Meeting the service expectations of “uppity users” from all over the world
When you make a collection available on the internet, you are committing to servicing that collection. Expect to serve users from all over the world with different needs and demands.
− “In fact, when you put something out there and you provide it freely accessible, it’s naïve not to think that you are serving a much broader community, which can have very different needs for what they’re doing. So uppity users of the world, unite.”
− “The amount of service expectation that came with all of these customers and all of these users around the world was phenomenal. And we had to not only to provide technical support for them but also to provide a lot of reference support for them.”
Letting Special Collections be mined for digitization
Libraries have the responsibility to make materials available, including Special Collections. However, libraries have been held back by fears of litigation. Limiting access to Special Collections actually puts libraries at risk. Libraries need to “meet our traditional time-bound responsibilities to promote scholarship and learning.”
− “I think special collections is—an area where there’ll be some heavy mining for digitization.”
− “That the focus has been for so long now on avoiding risks of litigation. And by doing so, we have curtailed what have been traditional roles that libraries have played in society, which is to make material available for use and new knowledge and creative expression.”
− “We have to be very mindful of privacy rights, of donor rights, of expectations for users. And not be so fearful of asserting fair use rights.”
− “I think that—institutions—given the pressure from external forces, have been relatively timid about—supporting risk-taking in terms of providing access to materials. And I think we are—putting our institutions at risk by being so timid about doing that.”
Don’t be a one-trick pony
Think broadly, deeply and holistically about your skill sets. Your job description will change over the next two years.
− “So broader thinking as well as deeper—appreciation of some areas of specialization. But not so narrowly defining yourself that—you know, you don’t want to be a one-trick pony in terms of what the needs are.”
- “It’s a constant cycle of reinventing, relearning, appreciating new things”
- “That you not box yourselves in—oh, yeah, that’s our—that’s our imaging person.
- “That you have a holistic understanding of the full scope of what it means to fulfill missions in a really changing environment.”
− “I think most staff at Cornell have different jobs than they did two years ago. Even though—you know, it’s a constant cycle of reinventing, relearning, appreciating new—new things that come down—the pike. But don’t lose the enthusiasm.”
Get mentored up and down
Cornell has an effective mentoring program where the staff is “mentored up and down.” Find mentors up and down staff ranks.
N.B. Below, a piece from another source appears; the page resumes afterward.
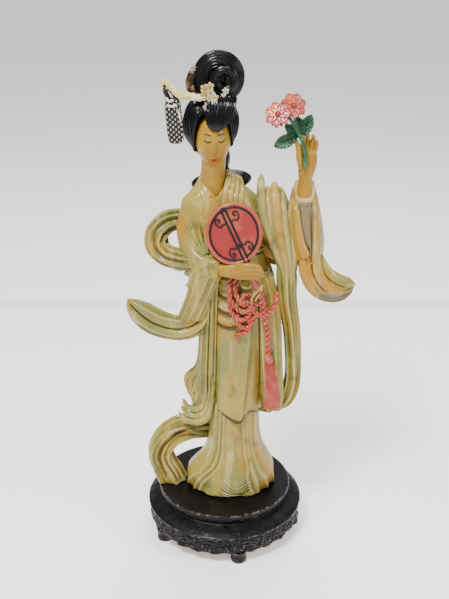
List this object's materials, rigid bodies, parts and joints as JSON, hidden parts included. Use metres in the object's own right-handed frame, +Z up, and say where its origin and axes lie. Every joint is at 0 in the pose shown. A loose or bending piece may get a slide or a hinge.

Everyone has different skills and talents that they can share with others.
− “Being mentored up and down I think is absolutely—absolutely key.”
Manager, Western History & Genealogy, Denver Public Library
James Kroll discusses the beginnings of DPL’s Western Heritage Program, participating in the American Memory Project of the Library of Congress, and successfully becoming self-sustaining.
“In many ways, it’s the public that drives the vision.”
Augie Maestro Giuseppe: A man with a vision
For DPL’s Western Heritage Program, Augie Maestro Giuseppe had a vision “that photo digitization could benefit the researcher in many ways.” Many of the projects discussed by the Digital Pioneers began with one, two or a few people with a shared vision. It was often a vision of creating improved access.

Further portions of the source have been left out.